McGowan admitted there was a “superficial resemblance to a rabbit face,” likening the raven’s beak to a rabbit’s ears. “But a second look shows a sharp, hard edge to the ‘ears’ and elongated feathers below them.”
When the rabbit experts started chiming in, I expected them to stick up for their species. Alas, I was wrong.
“I saw a raven,” said Brian Kraatz, PhD, a professor in the department of anatomy at Western University of Health Sciences.
Kraatz, a board member of the World Lagomorph Society—an association for people who research lagomorphs, a family that includes rabbits and hares—and thus as good an authority on rabbits as anyone, says the creature’s upper and lower mandibles gave it away, as they weren’t aligned as he expected a rabbit’s ears would be. “They were front to back,” he said, “whereas rabbit ears would be side to side.”
The same went, sadly, for Dana Krempels, PhD, a senior lecturer in biology at the University of Miami and the founder and president of Houserabbit Adoption, Rescue, and Education (HARE), Inc. “I saw a raven, I think because that raven’s bills look nothing like real rabbit ears,” she said.
But then Krempels said something else that got to the crux of the video’s perplexing pull.
“For a second, the caption made me look at the video and think, ‘Holy cow, that is one deformed rabbit!’ And then the brain did the correction and immediately saw the raven. The power of suggestion.”
Indeed, the original tweet came with this caption: “Rabbits love getting stroked on their nose.” And that phrase clearly leads some people to interpret the image as a rabbit, says Kyle Mathewson, PhD, a neuroscientist in the psychology department at the University of Alberta.

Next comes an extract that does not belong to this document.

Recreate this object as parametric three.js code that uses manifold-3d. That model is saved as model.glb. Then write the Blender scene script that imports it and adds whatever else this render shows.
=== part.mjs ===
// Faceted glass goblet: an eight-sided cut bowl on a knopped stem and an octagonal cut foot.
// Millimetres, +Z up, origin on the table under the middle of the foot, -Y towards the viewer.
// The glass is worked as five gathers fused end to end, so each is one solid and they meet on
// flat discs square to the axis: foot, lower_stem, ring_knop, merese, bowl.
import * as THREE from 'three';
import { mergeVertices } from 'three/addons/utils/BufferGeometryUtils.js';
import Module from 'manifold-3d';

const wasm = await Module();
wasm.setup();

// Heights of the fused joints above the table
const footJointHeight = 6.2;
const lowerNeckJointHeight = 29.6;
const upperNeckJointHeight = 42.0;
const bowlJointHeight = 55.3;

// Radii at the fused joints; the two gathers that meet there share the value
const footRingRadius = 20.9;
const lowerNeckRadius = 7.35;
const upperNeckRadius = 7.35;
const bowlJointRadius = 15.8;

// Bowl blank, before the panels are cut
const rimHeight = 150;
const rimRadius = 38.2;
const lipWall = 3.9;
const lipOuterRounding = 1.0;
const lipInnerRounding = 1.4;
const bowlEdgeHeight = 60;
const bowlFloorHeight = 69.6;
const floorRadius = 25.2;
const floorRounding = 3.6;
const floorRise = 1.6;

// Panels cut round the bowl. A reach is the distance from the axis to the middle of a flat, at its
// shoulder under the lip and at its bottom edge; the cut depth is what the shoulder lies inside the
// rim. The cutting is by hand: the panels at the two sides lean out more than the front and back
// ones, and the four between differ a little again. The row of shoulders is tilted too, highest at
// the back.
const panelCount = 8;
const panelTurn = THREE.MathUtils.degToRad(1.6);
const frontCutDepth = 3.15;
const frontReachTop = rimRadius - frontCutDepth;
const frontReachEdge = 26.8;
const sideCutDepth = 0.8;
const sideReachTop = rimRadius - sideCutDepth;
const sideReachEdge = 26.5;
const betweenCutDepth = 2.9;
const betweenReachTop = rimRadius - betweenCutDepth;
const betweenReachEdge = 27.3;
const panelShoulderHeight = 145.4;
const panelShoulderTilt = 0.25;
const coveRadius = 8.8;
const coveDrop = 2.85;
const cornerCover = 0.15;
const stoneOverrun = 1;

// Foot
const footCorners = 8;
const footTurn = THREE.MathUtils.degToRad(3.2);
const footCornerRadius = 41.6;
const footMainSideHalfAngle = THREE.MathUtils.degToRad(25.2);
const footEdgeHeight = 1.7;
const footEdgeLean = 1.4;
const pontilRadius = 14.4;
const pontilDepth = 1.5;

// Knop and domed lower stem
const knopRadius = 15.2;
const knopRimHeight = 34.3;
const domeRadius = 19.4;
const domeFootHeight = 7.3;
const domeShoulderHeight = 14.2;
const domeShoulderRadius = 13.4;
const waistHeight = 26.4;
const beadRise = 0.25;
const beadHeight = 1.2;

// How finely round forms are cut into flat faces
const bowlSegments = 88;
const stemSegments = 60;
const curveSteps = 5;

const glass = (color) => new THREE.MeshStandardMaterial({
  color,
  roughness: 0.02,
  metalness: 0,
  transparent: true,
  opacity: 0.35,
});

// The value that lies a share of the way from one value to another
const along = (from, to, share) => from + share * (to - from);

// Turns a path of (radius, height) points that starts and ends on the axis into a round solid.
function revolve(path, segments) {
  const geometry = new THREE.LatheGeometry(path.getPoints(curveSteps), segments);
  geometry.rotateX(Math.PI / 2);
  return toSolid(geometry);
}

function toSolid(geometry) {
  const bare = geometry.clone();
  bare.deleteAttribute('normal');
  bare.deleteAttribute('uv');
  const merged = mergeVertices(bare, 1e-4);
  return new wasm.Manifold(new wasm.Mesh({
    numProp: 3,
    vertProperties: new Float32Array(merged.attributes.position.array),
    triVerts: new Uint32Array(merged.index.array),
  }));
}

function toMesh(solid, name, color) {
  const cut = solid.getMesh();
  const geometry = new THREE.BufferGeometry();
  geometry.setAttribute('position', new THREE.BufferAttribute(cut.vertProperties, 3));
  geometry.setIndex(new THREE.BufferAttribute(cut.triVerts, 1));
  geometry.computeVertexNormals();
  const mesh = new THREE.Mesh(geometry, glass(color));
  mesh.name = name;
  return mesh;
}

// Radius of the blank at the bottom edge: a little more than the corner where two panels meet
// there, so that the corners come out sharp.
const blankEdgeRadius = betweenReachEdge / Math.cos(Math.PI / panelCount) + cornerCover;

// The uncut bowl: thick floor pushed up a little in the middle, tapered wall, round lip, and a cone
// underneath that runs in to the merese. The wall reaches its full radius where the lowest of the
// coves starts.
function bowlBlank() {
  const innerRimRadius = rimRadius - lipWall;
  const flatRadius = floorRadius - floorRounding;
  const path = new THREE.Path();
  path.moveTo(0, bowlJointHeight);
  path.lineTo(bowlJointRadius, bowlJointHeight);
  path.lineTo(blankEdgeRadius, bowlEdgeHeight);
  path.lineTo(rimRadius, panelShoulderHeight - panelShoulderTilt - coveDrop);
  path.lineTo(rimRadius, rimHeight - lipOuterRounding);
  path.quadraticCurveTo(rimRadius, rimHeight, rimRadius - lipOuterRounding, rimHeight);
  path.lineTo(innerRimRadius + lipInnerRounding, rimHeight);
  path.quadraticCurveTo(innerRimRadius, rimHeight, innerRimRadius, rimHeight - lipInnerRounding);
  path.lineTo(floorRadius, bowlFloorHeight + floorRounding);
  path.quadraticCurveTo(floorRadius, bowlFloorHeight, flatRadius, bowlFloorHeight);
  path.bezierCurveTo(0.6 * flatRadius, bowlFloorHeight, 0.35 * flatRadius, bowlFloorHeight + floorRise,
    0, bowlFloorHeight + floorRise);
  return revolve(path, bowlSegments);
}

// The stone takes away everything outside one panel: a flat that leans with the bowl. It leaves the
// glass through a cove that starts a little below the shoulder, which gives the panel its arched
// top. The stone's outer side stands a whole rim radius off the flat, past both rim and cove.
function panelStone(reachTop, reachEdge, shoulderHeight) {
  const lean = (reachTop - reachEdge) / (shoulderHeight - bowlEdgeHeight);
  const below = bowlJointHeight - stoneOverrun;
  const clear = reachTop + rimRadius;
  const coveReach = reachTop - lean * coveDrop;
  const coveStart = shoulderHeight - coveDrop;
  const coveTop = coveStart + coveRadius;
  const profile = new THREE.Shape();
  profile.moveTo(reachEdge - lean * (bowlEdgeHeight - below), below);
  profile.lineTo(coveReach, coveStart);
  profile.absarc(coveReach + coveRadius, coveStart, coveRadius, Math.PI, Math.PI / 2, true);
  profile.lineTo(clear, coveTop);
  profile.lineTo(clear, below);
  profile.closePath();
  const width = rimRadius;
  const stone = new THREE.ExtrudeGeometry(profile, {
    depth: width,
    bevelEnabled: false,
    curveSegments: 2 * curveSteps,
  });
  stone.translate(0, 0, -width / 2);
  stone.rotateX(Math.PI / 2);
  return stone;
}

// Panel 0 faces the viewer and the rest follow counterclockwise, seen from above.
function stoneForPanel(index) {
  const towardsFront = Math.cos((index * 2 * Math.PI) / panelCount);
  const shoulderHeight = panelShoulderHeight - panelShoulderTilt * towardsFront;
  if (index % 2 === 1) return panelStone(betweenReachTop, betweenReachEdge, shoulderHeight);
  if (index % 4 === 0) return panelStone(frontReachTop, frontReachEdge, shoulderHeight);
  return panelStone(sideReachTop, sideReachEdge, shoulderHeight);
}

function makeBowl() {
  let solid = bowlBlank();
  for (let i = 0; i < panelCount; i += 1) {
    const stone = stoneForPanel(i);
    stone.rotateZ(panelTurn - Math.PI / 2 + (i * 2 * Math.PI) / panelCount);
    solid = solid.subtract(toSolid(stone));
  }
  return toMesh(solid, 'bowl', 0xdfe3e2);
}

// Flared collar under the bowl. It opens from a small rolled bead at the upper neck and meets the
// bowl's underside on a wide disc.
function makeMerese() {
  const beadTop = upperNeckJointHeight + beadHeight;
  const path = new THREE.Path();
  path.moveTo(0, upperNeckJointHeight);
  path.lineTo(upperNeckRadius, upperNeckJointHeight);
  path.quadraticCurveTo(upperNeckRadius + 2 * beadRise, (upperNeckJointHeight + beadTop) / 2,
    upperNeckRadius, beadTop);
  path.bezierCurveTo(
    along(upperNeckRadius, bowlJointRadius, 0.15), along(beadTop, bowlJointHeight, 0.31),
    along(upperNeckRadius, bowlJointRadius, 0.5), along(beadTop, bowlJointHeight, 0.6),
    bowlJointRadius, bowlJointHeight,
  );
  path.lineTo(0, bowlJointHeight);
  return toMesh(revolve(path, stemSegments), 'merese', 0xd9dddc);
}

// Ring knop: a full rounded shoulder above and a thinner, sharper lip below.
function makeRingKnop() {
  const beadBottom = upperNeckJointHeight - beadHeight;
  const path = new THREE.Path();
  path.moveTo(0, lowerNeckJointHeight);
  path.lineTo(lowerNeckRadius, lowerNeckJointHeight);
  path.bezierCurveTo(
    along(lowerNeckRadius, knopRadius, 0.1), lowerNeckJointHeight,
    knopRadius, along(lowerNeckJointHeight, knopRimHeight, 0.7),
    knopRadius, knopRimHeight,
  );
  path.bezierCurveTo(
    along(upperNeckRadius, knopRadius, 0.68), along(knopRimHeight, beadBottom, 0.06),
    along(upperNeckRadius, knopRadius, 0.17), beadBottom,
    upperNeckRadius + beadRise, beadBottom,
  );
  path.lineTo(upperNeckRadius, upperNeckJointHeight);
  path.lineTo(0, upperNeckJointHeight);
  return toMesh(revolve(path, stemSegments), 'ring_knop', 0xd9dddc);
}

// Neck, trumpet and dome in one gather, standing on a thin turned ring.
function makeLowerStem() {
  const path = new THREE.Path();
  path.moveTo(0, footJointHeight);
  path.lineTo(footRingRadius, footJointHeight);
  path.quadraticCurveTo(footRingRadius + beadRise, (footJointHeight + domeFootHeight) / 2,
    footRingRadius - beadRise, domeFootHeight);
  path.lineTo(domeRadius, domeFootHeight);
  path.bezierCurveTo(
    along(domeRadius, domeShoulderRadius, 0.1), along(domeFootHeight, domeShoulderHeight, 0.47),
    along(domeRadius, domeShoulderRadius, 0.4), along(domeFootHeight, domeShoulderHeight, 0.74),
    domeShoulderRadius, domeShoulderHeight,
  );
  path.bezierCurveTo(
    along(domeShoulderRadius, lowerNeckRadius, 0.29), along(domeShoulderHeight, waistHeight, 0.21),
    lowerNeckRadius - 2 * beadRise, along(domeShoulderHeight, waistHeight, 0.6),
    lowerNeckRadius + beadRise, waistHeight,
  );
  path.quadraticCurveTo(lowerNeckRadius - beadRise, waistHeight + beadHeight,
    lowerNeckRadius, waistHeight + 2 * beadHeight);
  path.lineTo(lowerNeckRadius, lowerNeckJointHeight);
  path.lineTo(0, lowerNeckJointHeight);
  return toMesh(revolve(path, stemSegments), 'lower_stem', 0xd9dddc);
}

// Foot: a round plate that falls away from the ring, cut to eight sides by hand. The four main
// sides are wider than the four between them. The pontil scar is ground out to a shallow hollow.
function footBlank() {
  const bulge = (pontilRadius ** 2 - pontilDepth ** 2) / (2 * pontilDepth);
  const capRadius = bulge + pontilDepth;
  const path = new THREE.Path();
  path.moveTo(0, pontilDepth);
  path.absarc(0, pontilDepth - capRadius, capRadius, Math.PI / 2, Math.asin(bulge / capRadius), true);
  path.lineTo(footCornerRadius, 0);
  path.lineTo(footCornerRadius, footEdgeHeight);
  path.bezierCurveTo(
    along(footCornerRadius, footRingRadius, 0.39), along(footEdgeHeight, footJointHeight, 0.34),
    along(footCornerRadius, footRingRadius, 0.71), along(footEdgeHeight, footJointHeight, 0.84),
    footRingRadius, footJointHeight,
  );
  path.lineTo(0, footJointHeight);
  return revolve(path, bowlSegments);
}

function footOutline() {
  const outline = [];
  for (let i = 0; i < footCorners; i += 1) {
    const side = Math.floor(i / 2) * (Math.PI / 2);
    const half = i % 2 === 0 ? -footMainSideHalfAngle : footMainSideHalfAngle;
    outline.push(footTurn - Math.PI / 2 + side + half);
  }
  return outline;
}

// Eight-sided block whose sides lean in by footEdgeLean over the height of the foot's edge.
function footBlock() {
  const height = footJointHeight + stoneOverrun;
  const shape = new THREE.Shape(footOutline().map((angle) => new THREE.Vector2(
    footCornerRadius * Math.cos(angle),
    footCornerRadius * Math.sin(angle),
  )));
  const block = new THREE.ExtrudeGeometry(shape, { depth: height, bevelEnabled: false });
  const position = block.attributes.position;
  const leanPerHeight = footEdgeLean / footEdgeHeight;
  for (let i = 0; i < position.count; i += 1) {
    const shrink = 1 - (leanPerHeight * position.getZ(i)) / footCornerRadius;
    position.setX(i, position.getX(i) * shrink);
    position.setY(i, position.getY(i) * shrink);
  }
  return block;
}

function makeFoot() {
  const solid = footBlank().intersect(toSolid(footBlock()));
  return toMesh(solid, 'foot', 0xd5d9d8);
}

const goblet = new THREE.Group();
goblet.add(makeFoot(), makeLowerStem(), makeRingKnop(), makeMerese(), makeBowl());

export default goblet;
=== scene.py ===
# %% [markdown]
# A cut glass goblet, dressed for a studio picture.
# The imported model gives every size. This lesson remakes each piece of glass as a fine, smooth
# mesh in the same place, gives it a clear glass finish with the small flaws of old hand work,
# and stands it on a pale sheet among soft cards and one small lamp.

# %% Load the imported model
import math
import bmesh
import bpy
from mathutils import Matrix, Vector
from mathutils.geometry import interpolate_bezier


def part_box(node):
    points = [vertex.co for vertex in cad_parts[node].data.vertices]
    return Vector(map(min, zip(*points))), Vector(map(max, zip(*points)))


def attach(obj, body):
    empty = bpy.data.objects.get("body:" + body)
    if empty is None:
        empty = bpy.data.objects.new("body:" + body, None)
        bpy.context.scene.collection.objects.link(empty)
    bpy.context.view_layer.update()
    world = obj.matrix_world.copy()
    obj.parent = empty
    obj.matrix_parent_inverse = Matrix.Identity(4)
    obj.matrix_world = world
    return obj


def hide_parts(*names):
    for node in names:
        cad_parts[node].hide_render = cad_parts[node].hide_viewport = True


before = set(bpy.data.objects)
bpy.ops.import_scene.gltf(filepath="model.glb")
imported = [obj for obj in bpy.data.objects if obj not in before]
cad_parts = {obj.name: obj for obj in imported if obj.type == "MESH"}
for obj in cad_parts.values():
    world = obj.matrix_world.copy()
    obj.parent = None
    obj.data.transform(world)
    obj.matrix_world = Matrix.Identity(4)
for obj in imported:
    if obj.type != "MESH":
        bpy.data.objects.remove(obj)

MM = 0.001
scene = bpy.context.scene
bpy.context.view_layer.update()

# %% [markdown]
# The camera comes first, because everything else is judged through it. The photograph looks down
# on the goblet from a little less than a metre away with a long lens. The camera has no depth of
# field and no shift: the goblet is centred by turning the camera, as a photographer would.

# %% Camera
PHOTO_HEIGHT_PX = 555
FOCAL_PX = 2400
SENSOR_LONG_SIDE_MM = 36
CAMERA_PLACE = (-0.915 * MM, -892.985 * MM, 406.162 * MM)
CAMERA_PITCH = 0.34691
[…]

If the raven-rabbit video looks familiar, it’s because it’s awfully close to the famous 19th-century optical illusion of a duck that looks like a rabbit, or a rabbit that looks like a duck, or a duck that looks like a rabbit, or….

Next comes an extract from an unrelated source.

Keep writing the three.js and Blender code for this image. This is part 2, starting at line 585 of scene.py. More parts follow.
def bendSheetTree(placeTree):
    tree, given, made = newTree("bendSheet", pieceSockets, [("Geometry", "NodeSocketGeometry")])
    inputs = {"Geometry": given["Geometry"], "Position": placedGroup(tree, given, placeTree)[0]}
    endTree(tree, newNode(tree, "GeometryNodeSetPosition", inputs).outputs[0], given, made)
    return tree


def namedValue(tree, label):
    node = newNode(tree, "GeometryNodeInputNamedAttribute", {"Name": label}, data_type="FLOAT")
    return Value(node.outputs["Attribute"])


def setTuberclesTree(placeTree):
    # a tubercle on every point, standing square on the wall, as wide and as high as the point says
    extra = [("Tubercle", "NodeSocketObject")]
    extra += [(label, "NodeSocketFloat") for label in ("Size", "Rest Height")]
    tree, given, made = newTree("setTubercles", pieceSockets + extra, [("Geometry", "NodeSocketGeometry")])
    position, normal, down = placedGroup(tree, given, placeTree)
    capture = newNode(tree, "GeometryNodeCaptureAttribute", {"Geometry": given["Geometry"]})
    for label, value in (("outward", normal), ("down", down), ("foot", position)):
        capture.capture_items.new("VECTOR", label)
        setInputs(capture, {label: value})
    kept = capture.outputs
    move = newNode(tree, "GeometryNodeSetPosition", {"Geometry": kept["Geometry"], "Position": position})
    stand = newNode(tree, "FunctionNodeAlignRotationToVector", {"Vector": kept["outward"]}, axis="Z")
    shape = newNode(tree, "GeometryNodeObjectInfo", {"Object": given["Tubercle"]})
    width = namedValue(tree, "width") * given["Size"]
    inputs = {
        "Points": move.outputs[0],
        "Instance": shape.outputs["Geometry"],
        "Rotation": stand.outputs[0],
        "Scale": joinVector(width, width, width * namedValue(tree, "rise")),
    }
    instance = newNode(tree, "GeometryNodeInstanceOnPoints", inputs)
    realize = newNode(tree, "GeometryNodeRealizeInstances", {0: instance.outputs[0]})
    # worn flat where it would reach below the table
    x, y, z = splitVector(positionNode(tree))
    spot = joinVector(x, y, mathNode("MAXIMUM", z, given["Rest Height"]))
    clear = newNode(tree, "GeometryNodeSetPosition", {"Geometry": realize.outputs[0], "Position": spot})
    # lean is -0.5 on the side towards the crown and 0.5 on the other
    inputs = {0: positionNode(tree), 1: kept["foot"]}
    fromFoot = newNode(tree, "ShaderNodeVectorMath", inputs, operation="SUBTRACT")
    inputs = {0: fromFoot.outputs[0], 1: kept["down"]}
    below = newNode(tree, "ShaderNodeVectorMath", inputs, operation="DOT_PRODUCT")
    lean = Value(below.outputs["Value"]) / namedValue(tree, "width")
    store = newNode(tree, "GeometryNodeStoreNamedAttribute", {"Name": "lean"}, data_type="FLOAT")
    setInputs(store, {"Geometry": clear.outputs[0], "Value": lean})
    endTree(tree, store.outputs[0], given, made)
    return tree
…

Last year, Mathewson and his colleagues built a study around this classic image to see how our brains interpret information with textual and visual clues. When the scientists repeated the images next to each other, about half the subjects saw the same animal—either a duck or a rabbit.
But when Mathewson and co. primed the participants with a cue, like “imagine a duck eating a rabbit,” they were more likely to see a duck on the right and a rabbit on the left. “Our preconceptions about the world can influence how we see it,” Mathewson tells me.

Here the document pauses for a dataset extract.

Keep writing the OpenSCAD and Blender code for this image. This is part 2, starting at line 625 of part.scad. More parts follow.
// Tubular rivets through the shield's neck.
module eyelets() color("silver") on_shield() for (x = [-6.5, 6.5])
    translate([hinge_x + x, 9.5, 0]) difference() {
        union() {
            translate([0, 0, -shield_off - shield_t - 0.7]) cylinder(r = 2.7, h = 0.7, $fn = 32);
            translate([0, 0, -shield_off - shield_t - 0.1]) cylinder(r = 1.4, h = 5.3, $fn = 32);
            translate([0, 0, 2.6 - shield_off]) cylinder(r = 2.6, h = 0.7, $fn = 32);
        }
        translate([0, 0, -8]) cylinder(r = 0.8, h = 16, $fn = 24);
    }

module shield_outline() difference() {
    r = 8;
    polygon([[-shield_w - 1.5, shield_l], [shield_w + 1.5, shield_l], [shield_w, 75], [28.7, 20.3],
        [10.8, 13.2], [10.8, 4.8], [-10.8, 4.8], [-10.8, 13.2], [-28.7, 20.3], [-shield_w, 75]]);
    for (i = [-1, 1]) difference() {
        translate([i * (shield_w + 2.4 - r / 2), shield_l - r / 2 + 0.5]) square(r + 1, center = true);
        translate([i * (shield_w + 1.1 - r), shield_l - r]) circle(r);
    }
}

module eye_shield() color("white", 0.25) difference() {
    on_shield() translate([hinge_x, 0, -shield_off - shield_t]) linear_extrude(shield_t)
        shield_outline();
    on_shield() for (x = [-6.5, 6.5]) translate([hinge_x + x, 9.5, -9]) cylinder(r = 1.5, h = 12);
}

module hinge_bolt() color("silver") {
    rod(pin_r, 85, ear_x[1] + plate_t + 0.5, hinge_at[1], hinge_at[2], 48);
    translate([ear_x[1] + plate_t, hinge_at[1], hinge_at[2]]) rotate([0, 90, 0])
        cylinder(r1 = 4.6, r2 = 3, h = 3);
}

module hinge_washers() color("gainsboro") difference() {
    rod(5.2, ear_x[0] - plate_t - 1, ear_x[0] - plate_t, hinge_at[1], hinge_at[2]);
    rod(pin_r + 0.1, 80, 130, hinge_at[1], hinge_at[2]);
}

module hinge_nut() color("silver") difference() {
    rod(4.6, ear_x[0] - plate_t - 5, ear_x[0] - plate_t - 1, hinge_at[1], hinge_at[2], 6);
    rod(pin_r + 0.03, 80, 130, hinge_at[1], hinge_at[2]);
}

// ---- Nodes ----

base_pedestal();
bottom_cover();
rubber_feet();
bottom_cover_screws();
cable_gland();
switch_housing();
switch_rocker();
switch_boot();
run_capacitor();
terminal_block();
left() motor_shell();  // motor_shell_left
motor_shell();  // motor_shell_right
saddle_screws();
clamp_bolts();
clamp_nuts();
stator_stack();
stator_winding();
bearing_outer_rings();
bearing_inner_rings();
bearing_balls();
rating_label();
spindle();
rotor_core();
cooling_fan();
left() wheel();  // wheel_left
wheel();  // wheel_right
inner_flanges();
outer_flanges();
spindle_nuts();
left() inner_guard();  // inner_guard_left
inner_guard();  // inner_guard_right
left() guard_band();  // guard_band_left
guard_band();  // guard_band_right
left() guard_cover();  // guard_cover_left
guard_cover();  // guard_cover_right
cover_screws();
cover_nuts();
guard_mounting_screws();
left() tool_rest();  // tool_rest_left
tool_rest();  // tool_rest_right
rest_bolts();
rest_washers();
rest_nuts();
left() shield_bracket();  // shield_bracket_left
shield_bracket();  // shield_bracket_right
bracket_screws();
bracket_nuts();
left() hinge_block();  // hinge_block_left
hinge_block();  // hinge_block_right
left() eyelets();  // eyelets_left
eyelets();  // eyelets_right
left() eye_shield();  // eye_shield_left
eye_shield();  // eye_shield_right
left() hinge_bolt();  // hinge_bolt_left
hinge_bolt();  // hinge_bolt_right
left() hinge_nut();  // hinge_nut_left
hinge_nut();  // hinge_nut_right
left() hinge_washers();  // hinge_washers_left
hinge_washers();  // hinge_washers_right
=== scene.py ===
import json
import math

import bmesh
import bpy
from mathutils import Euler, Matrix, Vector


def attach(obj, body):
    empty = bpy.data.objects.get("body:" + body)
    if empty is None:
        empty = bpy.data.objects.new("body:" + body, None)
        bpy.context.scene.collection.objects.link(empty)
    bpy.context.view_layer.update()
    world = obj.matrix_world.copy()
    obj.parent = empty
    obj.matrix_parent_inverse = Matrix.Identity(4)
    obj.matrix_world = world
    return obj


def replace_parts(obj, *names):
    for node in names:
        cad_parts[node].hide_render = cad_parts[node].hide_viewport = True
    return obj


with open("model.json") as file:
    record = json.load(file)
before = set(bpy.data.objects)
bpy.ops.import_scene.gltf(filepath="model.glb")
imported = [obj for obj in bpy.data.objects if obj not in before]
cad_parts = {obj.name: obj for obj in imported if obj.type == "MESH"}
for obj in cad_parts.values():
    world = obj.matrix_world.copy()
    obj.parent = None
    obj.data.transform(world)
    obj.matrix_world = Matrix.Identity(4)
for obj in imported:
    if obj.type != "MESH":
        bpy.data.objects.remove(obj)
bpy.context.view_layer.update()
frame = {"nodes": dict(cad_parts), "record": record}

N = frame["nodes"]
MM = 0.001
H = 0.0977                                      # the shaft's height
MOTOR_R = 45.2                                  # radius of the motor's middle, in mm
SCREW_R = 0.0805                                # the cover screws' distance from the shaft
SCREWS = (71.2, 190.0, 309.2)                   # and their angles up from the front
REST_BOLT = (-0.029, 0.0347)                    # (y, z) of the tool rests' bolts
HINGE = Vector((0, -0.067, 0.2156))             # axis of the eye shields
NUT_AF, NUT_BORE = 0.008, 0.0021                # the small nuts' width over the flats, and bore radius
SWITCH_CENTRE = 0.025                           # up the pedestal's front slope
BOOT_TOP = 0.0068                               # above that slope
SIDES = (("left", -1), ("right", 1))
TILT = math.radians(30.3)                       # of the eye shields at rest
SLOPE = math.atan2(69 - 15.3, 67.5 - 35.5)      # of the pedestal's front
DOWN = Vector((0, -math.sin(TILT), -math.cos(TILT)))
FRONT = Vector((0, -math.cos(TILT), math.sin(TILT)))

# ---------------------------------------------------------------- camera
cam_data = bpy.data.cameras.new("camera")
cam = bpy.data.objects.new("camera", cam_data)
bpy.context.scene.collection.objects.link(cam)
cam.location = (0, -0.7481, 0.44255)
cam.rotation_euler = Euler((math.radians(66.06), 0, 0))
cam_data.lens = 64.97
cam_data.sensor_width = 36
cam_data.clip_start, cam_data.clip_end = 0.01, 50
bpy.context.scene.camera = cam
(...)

“If the video were captioned ‘Ravens love getting head pets,’ way fewer people would see it as a rabbit,” he says.
Such language trickery makes us “see with our brain, not just our eyes,” says Sandra Kuhlman, PhD, a member of Carnegie Mellon’s BrainHub neuroscience initiative and the joint Carnegie Mellon/University of Pittsburgh Center for the Neural Basis of Cognition, who was not affiliated with the research.
“The brain must learn to see through experience,” says Kuhlman. “This is known as a critical period. In the case of vision, there is a developmental window of heightened plasticity in which the neural circuits that process visual scenes solidify their connections based on what the individual experiences in their environment.”
Then there’s another maddening wrinkle: motion. The new video is even more annoying than the classic duck-rabbit because it isn’t just a static image, says optical illusion guru Susana Martinez-Conde, PhD, director of the Laboratory of Integrative Neuroscience at SUNY Downstate Medical Center.
Martinez-Conde calls the raven-rabbit video an “ambiguity illusion,” which occurs when our visual system is confronted with information that can be resolved in multiple ways.
“Because motion can be an important cue about the depth and shape of an object,” she says, “ambiguous illusions that include motion are far less common than those that feature static images.”
So even if we still can’t figure out exactly what the hell that thing is, at least now we know why the illusion has caught fire.
But for the record, it’s one hundred percent a raven. Probably.